## [EXERCISE INSTRUCTIONS]
Below are some records; reproduce every one of them exactly.

## [Dataset items]
######
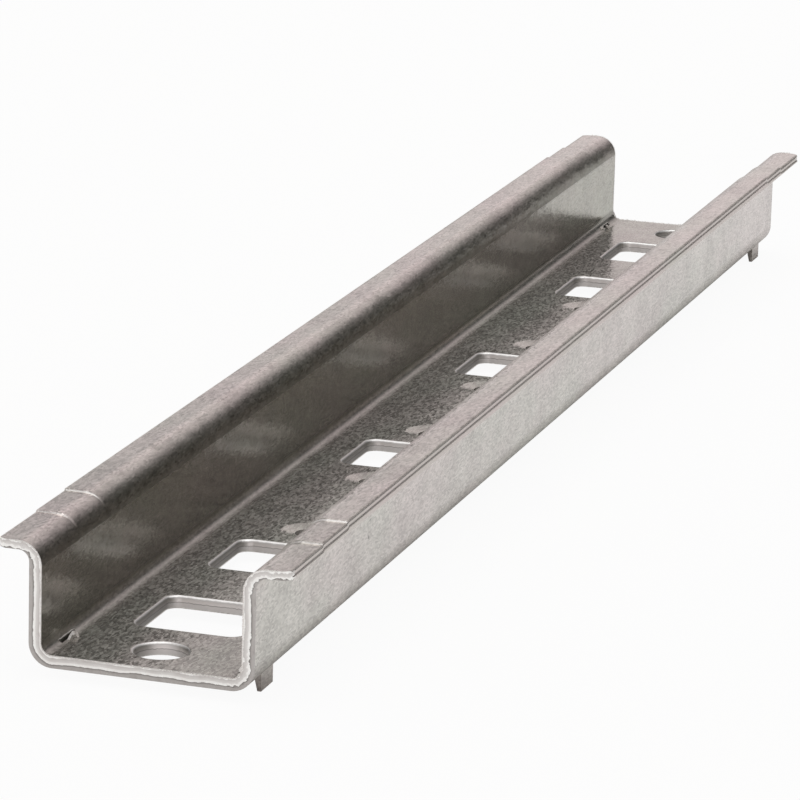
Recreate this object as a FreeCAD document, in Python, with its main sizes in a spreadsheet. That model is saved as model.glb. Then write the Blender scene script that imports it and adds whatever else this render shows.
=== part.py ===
"""Perforated top-hat mounting rail, 35 mm wide and 15 mm deep, cut to a short length.

The rail is one strip of zinc-coated steel, roll-formed and punched: a flat base, two walls
and two outward flanges. X runs across the rail, Y along it and Z up, with the channel open
upward. The origin is below the middle of the rail, level with the tips of its four lugs.
"""
import FreeCAD, Part
import math
import os
import Sketcher

Vector = FreeCAD.Vector

# Driving dimensions in millimetres. Everything else follows from these.
SIZES = {
    "rail_length": 241.5,
    "flange_span": 35.0,
    "wall_span": 27.0,
    "rail_depth": 15.0,
    "sheet": 1.5,
    "bend_inside": 1.3,
    "edge_round_top": 0.25,
    "edge_round_under": 0.15,
    "edge_ledge": 0.12,
    "edge_ledge_down": 0.72,
    "flange_corner": 1.8,
    "corner_clear": 0.1,
    "slot_along": 12.5,
    "slot_across": 13.0,
    "slot_corner": 1.5,
    "rim_round": 0.4,
    "slot_first": 25.0,
    "slot_second": 75.0,
    "slot_third": 100.0,
    "screw_bore": 6.2,
    "screw_end_margin": 6.5,
    "pilot_bore": 3.4,
    "pilot_dish": 7.0,
    "pilot_dish_depth": 0.3,
    "pilot_first": 12.5,
    "pilot_second": 37.5,
    "pilot_third": 62.5,
    "lug_drop": 1.2,
    "lug_inset": 0.75,
    "lug_root": 1.1,
    "lug_tip": 0.45,
    "lug_length": 4.0,
    "lug_end_margin": 4.5,
    "slit_width": 0.45,
    "coin_long": 20.3,
    "coin_short": 11.5,
    "coin_step": 0.22,
    "coin_slope": 0.25,
}

# Heights and half widths as sheet expressions, with the rail standing on its lug tips.
BASE_UNDER = "Sizes.lug_drop"
BASE_TOP = "(Sizes.lug_drop + Sizes.sheet)"
FLANGE_TOP = "(Sizes.lug_drop + Sizes.rail_depth)"
FLANGE_UNDER = "(Sizes.lug_drop + Sizes.rail_depth - Sizes.sheet)"
WALL_OUTER = "(Sizes.wall_span / 2)"
WALL_INNER = "(Sizes.wall_span / 2 - Sizes.sheet)"
FLANGE_OUTER = "(Sizes.flange_span / 2)"
RAIL_END = "(Sizes.rail_length / 2)"
BEND_OUTSIDE = "(Sizes.bend_inside + Sizes.sheet)"
LUG_OUTER = "(Sizes.wall_span / 2 - Sizes.lug_inset)"
LUG_INNER = "(Sizes.wall_span / 2 - Sizes.lug_inset - Sizes.lug_root)"
TOLERANCE = 1e-4


def make_sheet(doc):
    """Put every driving dimension into an aliased cell."""
    sheet = doc.addObject("Spreadsheet::Sheet", "Sizes")
    for row, (name, value) in enumerate(SIZES.items(), start=1):
        cell = "B%d" % row
        sheet.set("A%d" % row, name)
        sheet.set(cell, str(value))
        sheet.setAlias(cell, name)
    doc.recompute()
    return sheet


def value_of(sheet, expression):
    """Work out a sheet expression as a plain number."""
    return float(sheet.evalExpression(expression.replace("Sizes.", "")))


def origin_plane(body, role):
    """Return one of the body's own origin planes."""
    for feature in body.Origin.OriginFeatures:
        if feature.Role == role:
            return feature
    raise ValueError("no origin plane " + role)


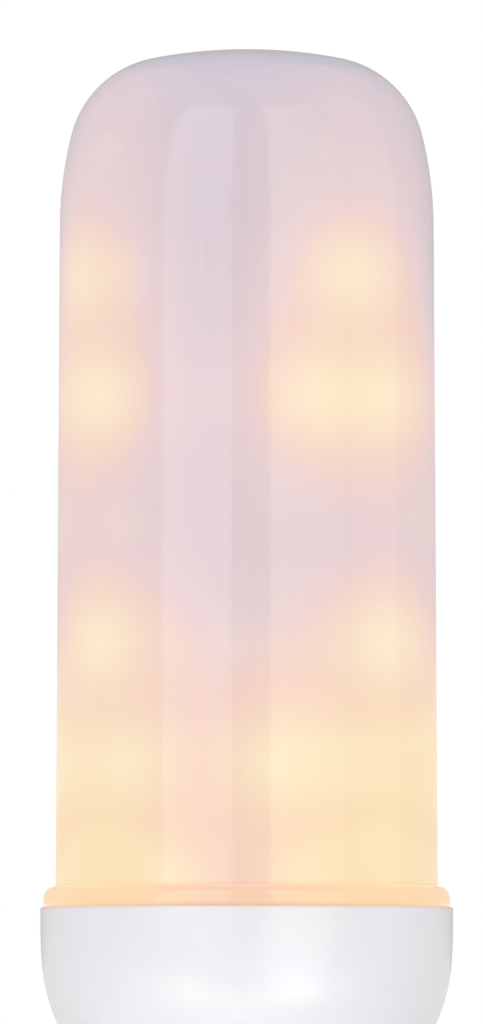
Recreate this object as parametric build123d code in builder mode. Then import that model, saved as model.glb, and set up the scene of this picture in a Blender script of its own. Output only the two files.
######
## [EXERCISE RESULT]
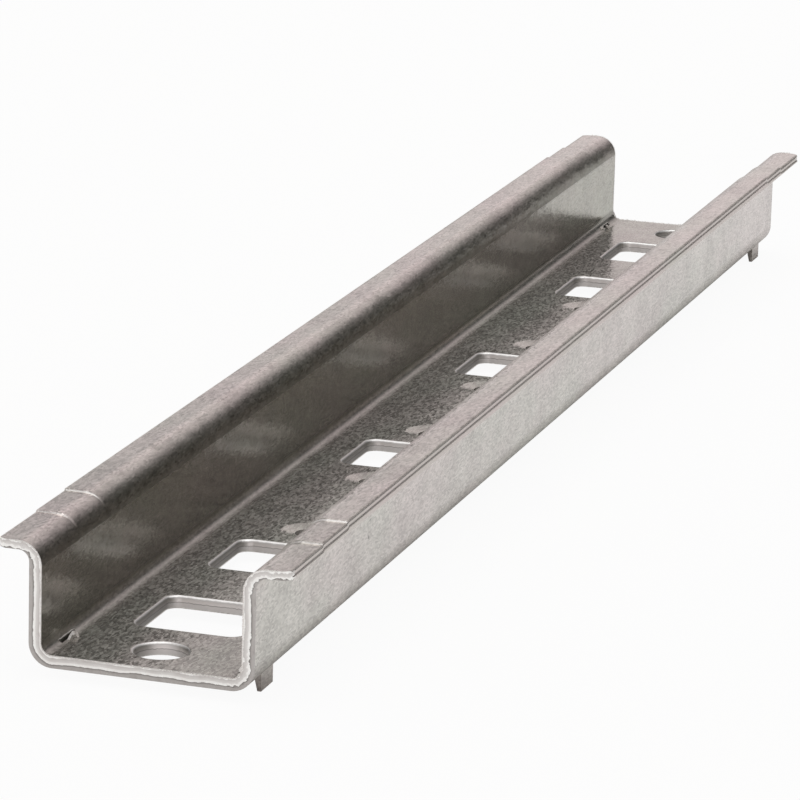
Recreate this object as a FreeCAD document, in Python, with its main sizes in a spreadsheet. That model is saved as model.glb. Then write the Blender scene script that imports it and adds whatever else this render shows.
=== part.py ===
"""Perforated top-hat mounting rail, 35 mm wide and 15 mm deep, cut to a short length.

The rail is one strip of zinc-coated steel, roll-formed and punched: a flat base, two walls
and two outward flanges. X runs across the rail, Y along it and Z up, with the channel open
upward. The origin is below the middle of the rail, level with the tips of its four lugs.
"""
import FreeCAD, Part
import math
import os
import Sketcher

Vector = FreeCAD.Vector

# Driving dimensions in millimetres. Everything else follows from these.
SIZES = {
    "rail_length": 241.5,
    "flange_span": 35.0,
    "wall_span": 27.0,
    "rail_depth": 15.0,
    "sheet": 1.5,
    "bend_inside": 1.3,
    "edge_round_top": 0.25,
    "edge_round_under": 0.15,
    "edge_ledge": 0.12,
    "edge_ledge_down": 0.72,
    "flange_corner": 1.8,
    "corner_clear": 0.1,
    "slot_along": 12.5,
    "slot_across": 13.0,
    "slot_corner": 1.5,
    "rim_round": 0.4,
    "slot_first": 25.0,
    "slot_second": 75.0,
    "slot_third": 100.0,
    "screw_bore": 6.2,
    "screw_end_margin": 6.5,
    "pilot_bore": 3.4,
    "pilot_dish": 7.0,
    "pilot_dish_depth": 0.3,
    "pilot_first": 12.5,
    "pilot_second": 37.5,
    "pilot_third": 62.5,
    "lug_drop": 1.2,
    "lug_inset": 0.75,
    "lug_root": 1.1,
    "lug_tip": 0.45,
    "lug_length": 4.0,
    "lug_end_margin": 4.5,
    "slit_width": 0.45,
    "coin_long": 20.3,
    "coin_short": 11.5,
    "coin_step": 0.22,
    "coin_slope": 0.25,
}

# Heights and half widths as sheet expressions, with the rail standing on its lug tips.
BASE_UNDER = "Sizes.lug_drop"
BASE_TOP = "(Sizes.lug_drop + Sizes.sheet)"
FLANGE_TOP = "(Sizes.lug_drop + Sizes.rail_depth)"
FLANGE_UNDER = "(Sizes.lug_drop + Sizes.rail_depth - Sizes.sheet)"
WALL_OUTER = "(Sizes.wall_span / 2)"
WALL_INNER = "(Sizes.wall_span / 2 - Sizes.sheet)"
FLANGE_OUTER = "(Sizes.flange_span / 2)"
RAIL_END = "(Sizes.rail_length / 2)"
BEND_OUTSIDE = "(Sizes.bend_inside + Sizes.sheet)"
LUG_OUTER = "(Sizes.wall_span / 2 - Sizes.lug_inset)"
LUG_INNER = "(Sizes.wall_span / 2 - Sizes.lug_inset - Sizes.lug_root)"
TOLERANCE = 1e-4


def make_sheet(doc):
    """Put every driving dimension into an aliased cell."""
    sheet = doc.addObject("Spreadsheet::Sheet", "Sizes")
    for row, (name, value) in enumerate(SIZES.items(), start=1):
        cell = "B%d" % row
        sheet.set("A%d" % row, name)
        sheet.set(cell, str(value))
        sheet.setAlias(cell, name)
    doc.recompute()
    return sheet


def value_of(sheet, expression):
    """Work out a sheet expression as a plain number."""
    return float(sheet.evalExpression(expression.replace("Sizes.", "")))


def origin_plane(body, role):
    """Return one of the body's own origin planes."""
    for feature in body.Origin.OriginFeatures:
        if feature.Role == role:
            return feature
    raise ValueError("no origin plane " + role)


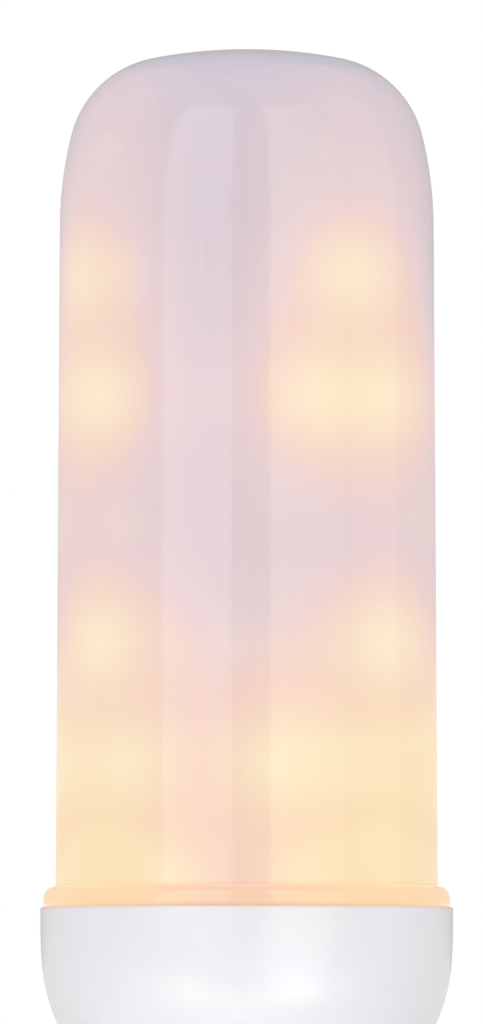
Recreate this object as parametric build123d code in builder mode. Then import that model, saved as model.glb, and set up the scene of this picture in a Blender script of its own. Output only the two files.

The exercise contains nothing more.